- [Problem details]: Locate the line that contains "The Blender code" in the entries below, then repeat it and every following line through the line that contains "return FRONT_FILL *", exactly, and no others.

- [The input]:
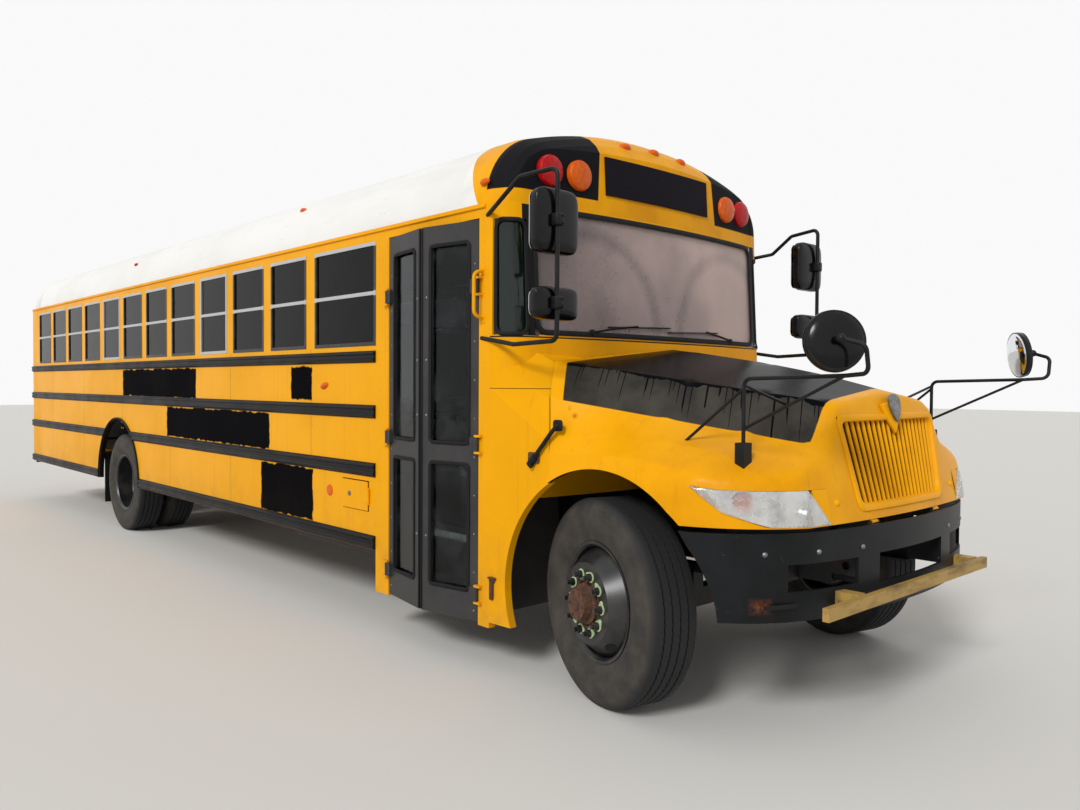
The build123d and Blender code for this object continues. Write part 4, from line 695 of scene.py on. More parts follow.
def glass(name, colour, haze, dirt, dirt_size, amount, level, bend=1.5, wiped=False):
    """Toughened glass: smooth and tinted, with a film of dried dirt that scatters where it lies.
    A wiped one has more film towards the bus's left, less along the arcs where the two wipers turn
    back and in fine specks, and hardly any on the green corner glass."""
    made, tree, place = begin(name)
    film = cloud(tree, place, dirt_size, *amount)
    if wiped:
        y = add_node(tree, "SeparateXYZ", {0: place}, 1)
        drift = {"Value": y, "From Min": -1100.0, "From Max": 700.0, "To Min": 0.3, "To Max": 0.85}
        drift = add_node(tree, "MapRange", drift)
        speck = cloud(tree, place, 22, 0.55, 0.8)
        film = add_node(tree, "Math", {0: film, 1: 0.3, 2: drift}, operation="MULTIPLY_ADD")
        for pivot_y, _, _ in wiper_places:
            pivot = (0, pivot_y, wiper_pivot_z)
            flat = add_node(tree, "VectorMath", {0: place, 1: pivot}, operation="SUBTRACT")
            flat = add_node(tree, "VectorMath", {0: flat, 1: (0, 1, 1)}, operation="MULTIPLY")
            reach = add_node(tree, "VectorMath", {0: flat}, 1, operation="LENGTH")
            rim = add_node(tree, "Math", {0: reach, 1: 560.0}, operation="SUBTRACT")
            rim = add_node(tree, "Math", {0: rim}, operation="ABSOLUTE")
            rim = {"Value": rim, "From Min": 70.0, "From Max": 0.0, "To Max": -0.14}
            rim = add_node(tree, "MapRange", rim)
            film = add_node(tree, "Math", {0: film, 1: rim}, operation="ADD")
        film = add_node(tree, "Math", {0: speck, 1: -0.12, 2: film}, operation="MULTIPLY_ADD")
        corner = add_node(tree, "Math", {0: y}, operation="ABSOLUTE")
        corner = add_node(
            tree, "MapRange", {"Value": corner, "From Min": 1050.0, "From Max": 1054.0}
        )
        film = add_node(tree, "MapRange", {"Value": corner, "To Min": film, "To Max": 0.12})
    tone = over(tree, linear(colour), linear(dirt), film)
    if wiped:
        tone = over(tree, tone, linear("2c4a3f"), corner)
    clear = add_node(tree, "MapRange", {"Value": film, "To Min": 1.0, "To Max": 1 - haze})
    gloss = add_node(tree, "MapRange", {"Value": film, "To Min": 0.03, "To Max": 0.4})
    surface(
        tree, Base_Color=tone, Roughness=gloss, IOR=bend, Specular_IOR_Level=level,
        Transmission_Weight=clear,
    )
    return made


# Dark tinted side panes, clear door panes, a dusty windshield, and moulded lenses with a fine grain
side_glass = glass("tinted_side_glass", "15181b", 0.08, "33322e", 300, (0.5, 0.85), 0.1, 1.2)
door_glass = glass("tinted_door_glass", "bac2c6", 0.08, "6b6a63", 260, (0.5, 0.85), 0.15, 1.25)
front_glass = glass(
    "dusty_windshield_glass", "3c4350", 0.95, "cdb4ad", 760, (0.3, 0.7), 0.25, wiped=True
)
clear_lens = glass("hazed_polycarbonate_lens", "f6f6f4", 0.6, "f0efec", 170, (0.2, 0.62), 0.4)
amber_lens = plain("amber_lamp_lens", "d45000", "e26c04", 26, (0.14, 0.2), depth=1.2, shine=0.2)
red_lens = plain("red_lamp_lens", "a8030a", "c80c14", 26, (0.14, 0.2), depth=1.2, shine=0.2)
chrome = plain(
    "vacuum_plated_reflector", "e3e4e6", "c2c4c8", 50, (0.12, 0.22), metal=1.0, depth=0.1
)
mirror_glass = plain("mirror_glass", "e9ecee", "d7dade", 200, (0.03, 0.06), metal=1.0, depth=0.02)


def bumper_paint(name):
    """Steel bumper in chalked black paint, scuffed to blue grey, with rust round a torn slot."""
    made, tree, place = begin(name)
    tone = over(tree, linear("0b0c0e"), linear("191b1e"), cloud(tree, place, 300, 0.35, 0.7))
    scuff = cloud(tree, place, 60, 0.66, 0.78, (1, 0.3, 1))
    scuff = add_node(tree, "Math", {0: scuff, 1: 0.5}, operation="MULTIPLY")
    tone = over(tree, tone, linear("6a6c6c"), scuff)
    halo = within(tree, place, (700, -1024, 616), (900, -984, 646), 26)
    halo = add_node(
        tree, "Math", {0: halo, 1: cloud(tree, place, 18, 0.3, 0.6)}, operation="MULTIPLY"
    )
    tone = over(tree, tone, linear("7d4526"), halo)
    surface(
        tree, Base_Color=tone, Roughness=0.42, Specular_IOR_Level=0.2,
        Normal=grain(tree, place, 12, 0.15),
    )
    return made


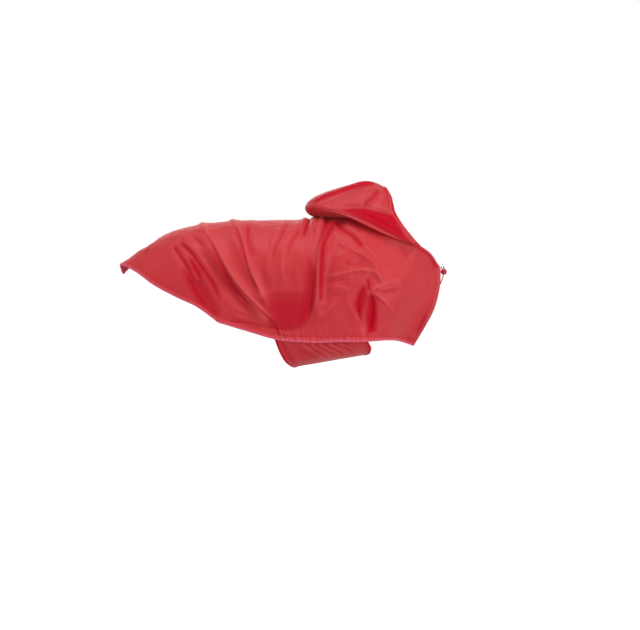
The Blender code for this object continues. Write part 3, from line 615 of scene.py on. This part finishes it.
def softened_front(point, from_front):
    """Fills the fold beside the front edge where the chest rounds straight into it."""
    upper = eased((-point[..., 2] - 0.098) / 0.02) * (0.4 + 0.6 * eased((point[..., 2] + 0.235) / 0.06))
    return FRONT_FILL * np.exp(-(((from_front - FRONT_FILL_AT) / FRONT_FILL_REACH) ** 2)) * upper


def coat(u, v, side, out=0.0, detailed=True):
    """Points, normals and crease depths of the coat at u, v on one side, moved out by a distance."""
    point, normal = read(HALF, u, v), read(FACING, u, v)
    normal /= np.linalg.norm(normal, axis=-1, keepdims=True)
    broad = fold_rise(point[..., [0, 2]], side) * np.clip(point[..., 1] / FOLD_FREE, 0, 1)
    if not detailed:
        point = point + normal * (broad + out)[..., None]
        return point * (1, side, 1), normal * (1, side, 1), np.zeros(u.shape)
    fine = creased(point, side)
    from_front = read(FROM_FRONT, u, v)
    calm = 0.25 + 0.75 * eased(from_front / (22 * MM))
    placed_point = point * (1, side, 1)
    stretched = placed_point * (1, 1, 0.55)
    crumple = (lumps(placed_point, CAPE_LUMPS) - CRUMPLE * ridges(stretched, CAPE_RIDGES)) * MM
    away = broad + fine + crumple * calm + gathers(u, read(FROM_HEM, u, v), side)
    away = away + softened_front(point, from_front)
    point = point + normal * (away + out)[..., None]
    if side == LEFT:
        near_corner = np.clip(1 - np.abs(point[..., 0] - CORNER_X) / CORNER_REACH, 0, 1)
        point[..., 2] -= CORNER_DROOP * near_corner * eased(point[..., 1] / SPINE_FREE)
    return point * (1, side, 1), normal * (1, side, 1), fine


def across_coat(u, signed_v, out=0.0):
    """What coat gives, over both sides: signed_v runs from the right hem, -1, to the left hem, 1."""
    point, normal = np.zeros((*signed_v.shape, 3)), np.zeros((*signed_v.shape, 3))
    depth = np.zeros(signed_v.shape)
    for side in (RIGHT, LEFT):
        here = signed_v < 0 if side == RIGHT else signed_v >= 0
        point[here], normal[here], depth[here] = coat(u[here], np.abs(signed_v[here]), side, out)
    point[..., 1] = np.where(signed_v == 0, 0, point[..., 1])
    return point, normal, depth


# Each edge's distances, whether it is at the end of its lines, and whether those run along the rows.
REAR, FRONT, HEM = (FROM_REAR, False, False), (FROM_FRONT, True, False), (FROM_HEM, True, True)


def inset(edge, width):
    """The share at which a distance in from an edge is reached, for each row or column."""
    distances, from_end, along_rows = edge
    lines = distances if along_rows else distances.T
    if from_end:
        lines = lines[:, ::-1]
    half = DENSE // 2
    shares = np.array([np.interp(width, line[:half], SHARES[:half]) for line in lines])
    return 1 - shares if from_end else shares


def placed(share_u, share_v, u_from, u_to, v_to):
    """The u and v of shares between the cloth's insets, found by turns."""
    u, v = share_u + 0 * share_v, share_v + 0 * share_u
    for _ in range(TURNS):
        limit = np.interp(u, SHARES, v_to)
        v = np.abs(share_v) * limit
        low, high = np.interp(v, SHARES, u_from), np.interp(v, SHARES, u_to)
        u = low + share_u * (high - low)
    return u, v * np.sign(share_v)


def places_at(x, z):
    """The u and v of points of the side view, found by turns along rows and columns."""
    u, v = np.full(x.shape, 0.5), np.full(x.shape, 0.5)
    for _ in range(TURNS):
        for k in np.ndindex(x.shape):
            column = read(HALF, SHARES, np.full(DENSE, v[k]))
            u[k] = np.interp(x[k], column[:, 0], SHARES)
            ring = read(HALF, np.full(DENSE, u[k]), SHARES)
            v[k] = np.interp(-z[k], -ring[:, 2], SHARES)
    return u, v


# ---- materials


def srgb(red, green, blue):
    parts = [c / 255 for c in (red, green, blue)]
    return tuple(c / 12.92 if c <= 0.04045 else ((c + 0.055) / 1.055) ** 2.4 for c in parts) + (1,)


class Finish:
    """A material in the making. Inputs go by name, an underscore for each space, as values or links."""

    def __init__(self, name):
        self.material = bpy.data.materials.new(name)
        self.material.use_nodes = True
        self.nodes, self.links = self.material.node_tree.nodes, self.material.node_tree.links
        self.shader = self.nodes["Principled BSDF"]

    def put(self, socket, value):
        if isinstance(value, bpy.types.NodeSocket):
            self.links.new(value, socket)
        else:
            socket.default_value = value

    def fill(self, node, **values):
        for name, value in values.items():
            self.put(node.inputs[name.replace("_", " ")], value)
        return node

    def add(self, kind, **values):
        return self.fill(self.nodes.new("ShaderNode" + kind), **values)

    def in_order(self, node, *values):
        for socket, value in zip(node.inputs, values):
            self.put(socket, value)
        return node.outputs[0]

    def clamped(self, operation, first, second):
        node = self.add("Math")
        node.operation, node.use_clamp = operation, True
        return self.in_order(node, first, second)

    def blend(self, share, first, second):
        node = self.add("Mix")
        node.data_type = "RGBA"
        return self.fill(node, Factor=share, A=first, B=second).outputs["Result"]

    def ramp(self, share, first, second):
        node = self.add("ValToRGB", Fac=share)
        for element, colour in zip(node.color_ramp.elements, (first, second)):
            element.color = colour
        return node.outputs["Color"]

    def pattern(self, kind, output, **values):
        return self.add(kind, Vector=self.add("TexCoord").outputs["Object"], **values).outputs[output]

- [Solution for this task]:
The Blender code for this object continues. Write part 3, from line 615 of scene.py on. This part finishes it.
def softened_front(point, from_front):
    """Fills the fold beside the front edge where the chest rounds straight into it."""
    upper = eased((-point[..., 2] - 0.098) / 0.02) * (0.4 + 0.6 * eased((point[..., 2] + 0.235) / 0.06))
    return FRONT_FILL * np.exp(-(((from_front - FRONT_FILL_AT) / FRONT_FILL_REACH) ** 2)) * upper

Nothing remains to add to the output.